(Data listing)
---+---
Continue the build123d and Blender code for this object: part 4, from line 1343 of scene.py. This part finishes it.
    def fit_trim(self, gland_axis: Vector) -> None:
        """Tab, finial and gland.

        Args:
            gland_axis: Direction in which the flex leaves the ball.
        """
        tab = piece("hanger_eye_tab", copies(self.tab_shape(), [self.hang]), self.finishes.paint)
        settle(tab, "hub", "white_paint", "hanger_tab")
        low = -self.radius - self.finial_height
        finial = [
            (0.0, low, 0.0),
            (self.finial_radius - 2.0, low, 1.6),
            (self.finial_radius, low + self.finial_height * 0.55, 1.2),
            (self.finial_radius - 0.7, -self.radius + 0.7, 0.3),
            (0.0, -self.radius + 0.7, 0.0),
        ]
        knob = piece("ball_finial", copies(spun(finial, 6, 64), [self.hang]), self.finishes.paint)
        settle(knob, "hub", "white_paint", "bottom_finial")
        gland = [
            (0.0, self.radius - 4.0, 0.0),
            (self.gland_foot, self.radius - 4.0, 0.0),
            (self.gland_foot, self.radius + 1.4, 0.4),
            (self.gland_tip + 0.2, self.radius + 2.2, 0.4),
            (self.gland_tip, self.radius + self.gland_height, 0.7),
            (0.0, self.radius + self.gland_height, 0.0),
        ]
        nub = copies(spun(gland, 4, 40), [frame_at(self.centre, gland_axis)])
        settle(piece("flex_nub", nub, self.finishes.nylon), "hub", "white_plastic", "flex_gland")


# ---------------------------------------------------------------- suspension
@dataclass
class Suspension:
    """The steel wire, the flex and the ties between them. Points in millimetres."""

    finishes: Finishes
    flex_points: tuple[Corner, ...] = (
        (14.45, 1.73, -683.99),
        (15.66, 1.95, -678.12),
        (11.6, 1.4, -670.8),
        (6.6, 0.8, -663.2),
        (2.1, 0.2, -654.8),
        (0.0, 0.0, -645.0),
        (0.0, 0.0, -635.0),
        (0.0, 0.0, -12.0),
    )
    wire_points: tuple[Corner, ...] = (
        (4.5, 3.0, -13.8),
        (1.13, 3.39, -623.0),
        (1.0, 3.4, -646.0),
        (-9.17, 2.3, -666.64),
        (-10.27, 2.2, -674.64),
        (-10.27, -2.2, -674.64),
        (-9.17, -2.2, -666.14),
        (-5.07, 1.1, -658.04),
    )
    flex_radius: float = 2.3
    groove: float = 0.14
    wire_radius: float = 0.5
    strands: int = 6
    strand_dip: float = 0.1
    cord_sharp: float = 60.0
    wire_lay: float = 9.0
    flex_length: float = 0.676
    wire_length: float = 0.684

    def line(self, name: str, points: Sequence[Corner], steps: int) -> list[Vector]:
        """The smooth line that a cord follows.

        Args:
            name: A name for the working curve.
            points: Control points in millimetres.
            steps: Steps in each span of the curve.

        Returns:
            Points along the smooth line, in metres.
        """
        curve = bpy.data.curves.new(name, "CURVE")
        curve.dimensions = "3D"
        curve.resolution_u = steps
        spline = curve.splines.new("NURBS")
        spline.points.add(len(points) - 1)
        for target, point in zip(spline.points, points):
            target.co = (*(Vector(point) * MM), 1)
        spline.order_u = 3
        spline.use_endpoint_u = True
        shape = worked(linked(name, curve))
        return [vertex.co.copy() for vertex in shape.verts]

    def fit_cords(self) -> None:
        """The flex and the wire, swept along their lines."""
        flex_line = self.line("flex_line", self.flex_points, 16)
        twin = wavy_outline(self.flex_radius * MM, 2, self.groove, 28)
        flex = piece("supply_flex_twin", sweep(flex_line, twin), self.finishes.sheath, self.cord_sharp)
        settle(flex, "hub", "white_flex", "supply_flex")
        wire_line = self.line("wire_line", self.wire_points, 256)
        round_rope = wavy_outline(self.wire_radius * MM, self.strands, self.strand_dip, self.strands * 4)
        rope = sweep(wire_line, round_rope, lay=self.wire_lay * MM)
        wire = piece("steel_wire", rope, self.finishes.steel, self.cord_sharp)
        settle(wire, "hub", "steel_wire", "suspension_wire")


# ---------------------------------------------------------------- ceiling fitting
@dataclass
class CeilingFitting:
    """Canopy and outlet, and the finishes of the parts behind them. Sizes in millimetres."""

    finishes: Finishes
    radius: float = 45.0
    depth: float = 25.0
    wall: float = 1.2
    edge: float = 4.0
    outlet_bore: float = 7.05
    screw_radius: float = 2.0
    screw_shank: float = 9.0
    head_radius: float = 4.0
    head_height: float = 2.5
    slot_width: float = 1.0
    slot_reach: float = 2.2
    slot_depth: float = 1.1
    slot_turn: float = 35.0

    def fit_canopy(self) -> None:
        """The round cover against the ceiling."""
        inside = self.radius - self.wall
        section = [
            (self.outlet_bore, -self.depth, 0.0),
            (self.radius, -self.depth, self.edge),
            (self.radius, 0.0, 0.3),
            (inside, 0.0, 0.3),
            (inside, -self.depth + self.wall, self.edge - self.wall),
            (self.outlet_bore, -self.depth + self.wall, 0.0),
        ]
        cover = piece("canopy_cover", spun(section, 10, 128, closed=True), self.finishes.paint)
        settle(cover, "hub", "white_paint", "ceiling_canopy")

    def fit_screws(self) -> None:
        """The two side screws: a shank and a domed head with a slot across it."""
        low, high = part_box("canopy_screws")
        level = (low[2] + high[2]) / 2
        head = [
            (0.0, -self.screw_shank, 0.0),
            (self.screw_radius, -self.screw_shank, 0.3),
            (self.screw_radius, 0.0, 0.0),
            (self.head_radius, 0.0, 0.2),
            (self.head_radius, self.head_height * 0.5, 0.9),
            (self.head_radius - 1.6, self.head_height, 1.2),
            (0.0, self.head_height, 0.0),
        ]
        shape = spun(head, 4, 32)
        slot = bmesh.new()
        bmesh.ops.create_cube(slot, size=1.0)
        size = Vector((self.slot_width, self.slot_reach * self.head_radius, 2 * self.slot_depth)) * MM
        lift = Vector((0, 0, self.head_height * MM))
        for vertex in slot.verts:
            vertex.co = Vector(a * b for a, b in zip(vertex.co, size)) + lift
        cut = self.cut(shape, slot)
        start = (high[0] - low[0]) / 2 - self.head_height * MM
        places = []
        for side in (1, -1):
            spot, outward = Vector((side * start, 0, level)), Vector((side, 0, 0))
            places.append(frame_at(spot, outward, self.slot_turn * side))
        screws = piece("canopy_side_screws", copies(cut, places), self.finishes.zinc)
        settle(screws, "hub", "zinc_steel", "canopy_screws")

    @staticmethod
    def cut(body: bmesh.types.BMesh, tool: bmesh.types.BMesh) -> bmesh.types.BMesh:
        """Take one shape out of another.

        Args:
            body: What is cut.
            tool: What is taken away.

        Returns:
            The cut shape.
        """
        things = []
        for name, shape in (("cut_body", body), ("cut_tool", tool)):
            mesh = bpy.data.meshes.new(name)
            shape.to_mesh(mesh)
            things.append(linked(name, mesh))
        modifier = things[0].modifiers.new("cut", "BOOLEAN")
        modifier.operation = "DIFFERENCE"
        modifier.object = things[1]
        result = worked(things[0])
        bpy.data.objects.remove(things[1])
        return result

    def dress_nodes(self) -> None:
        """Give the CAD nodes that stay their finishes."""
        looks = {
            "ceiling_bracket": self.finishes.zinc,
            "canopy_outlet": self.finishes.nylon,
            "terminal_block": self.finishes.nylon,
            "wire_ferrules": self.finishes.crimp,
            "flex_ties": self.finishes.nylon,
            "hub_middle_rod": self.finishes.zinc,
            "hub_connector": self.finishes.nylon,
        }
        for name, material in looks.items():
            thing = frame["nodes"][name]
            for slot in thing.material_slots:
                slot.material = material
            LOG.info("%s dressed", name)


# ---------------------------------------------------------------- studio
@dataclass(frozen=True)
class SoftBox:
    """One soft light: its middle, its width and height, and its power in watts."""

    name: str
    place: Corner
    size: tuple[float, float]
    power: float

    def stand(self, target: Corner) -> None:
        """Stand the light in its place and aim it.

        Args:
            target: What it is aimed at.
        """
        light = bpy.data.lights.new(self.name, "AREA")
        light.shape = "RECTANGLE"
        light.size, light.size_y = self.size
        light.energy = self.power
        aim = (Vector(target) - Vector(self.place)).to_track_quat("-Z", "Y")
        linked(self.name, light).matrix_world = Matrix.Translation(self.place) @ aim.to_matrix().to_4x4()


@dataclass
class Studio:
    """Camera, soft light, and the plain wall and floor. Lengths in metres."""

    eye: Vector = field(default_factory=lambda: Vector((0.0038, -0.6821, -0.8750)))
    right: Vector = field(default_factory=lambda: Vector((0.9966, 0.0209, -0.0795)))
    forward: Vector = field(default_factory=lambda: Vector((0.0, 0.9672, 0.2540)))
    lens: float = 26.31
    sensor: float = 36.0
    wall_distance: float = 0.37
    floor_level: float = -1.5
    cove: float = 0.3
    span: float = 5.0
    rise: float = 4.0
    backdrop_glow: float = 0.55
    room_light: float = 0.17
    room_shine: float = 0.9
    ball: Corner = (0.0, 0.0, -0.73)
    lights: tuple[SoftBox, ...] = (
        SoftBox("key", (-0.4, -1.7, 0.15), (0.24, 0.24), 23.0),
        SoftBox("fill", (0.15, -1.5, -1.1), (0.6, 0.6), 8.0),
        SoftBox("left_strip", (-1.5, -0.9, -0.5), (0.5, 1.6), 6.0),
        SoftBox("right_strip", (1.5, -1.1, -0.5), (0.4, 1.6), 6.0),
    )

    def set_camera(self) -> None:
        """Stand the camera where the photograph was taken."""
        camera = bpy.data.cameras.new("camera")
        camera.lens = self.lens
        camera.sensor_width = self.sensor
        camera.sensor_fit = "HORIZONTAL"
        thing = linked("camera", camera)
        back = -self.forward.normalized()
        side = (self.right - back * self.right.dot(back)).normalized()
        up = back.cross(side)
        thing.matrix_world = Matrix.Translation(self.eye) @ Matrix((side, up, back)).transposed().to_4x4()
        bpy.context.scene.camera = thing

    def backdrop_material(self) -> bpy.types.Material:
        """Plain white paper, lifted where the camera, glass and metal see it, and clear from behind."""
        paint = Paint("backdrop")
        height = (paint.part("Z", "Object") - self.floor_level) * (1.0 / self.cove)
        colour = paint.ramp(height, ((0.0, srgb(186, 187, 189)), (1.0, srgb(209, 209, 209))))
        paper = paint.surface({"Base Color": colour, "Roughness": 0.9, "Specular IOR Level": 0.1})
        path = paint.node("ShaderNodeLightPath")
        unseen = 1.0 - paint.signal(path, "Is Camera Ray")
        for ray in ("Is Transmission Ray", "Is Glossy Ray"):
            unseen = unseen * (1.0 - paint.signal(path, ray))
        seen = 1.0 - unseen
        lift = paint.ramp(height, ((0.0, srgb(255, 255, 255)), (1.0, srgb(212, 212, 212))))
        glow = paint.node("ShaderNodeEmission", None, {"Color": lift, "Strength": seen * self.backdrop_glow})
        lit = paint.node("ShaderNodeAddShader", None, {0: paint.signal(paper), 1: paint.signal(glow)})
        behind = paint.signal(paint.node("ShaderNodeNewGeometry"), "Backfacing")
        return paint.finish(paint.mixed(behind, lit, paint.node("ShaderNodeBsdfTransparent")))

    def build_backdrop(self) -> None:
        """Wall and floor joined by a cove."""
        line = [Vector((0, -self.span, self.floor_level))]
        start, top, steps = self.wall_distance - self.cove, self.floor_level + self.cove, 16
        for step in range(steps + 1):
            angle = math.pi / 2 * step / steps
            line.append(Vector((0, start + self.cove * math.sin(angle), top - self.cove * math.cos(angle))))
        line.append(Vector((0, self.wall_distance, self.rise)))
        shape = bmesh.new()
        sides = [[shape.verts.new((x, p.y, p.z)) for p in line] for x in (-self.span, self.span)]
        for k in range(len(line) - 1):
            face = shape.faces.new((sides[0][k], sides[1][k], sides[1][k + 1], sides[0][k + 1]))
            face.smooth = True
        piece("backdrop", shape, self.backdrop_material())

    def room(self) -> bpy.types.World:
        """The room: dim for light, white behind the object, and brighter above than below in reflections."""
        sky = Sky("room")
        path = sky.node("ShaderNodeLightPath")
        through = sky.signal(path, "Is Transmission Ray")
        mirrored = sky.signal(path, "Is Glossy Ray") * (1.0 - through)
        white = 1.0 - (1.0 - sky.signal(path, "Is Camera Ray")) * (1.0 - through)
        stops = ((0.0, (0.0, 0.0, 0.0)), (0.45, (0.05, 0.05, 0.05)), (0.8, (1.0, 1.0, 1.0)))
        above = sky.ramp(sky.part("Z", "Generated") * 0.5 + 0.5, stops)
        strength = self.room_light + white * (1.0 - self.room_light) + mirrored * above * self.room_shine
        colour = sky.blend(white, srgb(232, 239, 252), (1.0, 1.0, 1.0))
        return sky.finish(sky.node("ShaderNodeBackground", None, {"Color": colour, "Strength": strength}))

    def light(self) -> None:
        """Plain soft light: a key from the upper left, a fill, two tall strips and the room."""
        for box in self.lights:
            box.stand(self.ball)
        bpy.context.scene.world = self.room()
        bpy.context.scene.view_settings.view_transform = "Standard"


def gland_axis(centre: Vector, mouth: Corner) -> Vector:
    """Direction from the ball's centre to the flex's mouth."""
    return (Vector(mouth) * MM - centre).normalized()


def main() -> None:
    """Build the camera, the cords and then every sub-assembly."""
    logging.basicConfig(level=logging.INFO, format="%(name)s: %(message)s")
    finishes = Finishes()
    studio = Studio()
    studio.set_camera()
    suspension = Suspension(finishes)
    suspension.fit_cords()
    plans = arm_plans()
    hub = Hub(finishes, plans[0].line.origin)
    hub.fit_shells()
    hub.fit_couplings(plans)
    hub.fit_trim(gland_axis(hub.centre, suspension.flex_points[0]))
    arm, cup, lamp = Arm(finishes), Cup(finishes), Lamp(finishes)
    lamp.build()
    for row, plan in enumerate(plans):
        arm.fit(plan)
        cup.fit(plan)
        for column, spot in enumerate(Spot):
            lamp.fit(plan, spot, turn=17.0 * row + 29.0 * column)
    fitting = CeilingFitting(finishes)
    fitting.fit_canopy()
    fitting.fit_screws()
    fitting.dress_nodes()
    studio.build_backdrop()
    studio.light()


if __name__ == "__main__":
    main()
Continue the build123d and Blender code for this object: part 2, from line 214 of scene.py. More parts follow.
---+---
### What the exercise asks
Return nothing but the lines from the start of the listing above through the line containing "finial and gland.", exactly as given.

### The result
Continue the build123d and Blender code for this object: part 4, from line 1343 of scene.py. This part finishes it.
    def fit_trim(self, gland_axis: Vector) -> None:
        """Tab, finial and gland.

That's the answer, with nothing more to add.